The night this reporter crossed into Gaza with another American who worked for an NGO, I asked the young Israeli female soldier at the passport-control booth how long it normally took to come back. She shrugged, smiled and said, “I never came back,” she told United Press International with a shrug.

But the Palestinians are not grinning nor shrugging. In fact the Palestinians in Gaza are fuming.

Gaza feels like a giant prison with every access closely controlled and Israel maintaining a right of veto on who may or may not travel out of the territory.

The humiliating treatment reserved to Palestinians crossing into Israel, along with the refusal by Israel to allow transit rights to Palestinians it suspects might be a threat to national security, is making Gaza into nothing short of an incubator of Islamist radicalism.

Former World Bank president James D. Wolfensohn, now the special Middle East envoy, was reported by a local newspaper to be “frustrated” by the lack of progress in establishing a new protocol that would allow the crossing of Palestinian goods and people in and out of Gaza.

Israel has indicated it would start renewing permission for about 15,000 Palestinians from the West Bank to enter Israel and limit Gazans to about 3,000.

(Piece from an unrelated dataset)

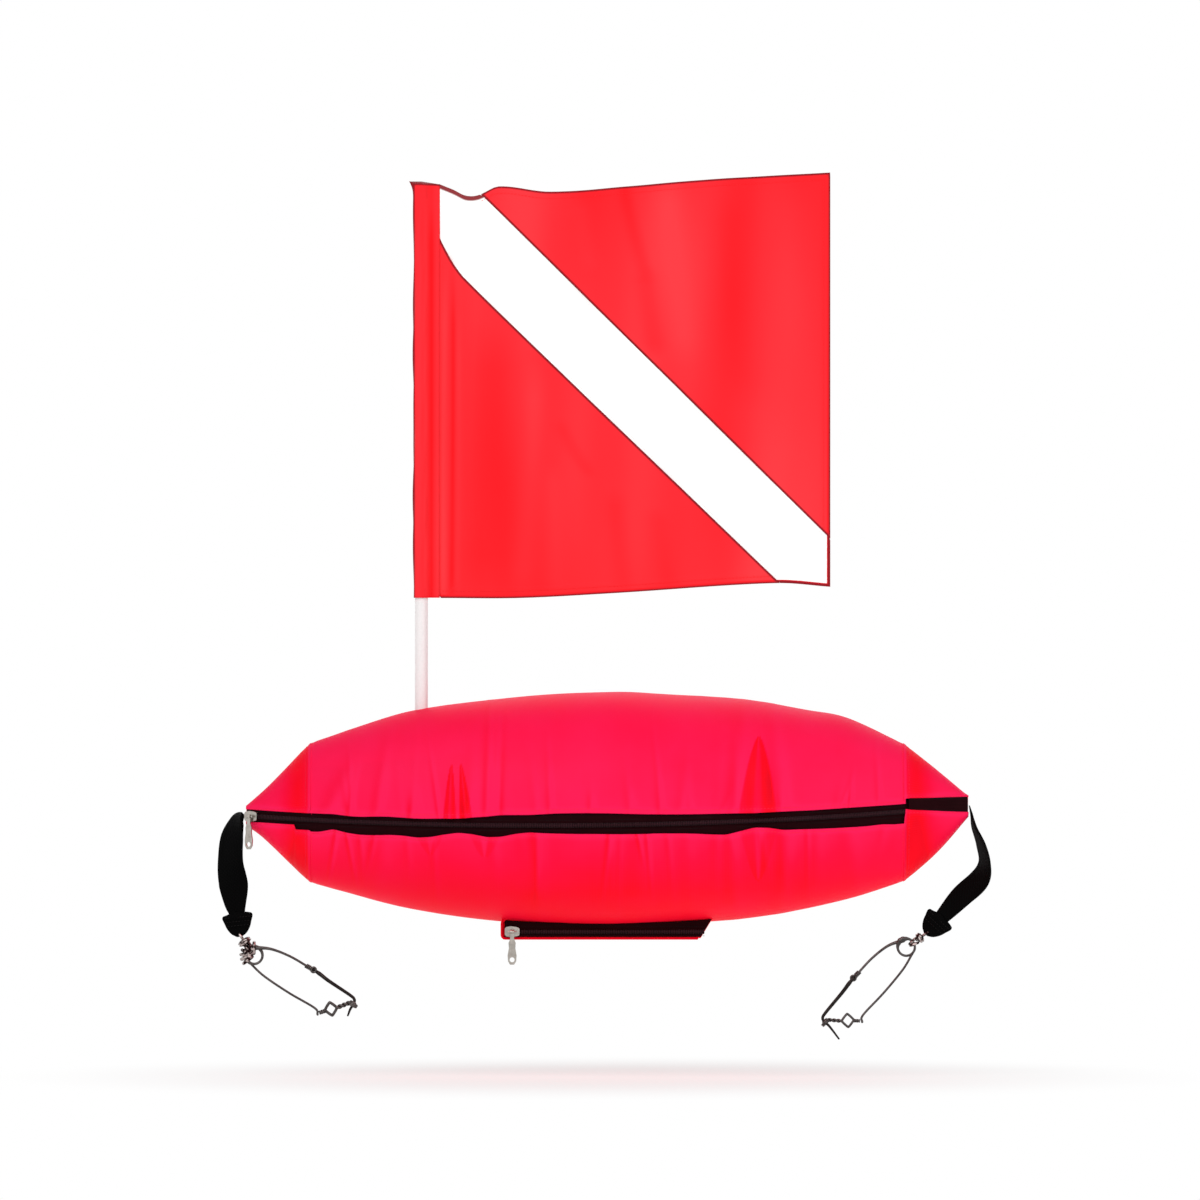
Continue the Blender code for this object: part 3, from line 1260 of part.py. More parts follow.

Meanwhile U.S. Secretary of State Condoleezza Rice traveled to the region where she met with Israeli Prime Minister Ariel Sharon and Palestinian President Mahmoud Abbas in an effort to influence both sides into finalizing the agreement.

The agreement is a difficult one to implement as Israel is under pressure to find the adequate middle ground. Throwing open the borders, they say, would invite Palestinian terrorism. Keeping them shut tight, as they are now, will invite the Palestinians to become even more radicalized.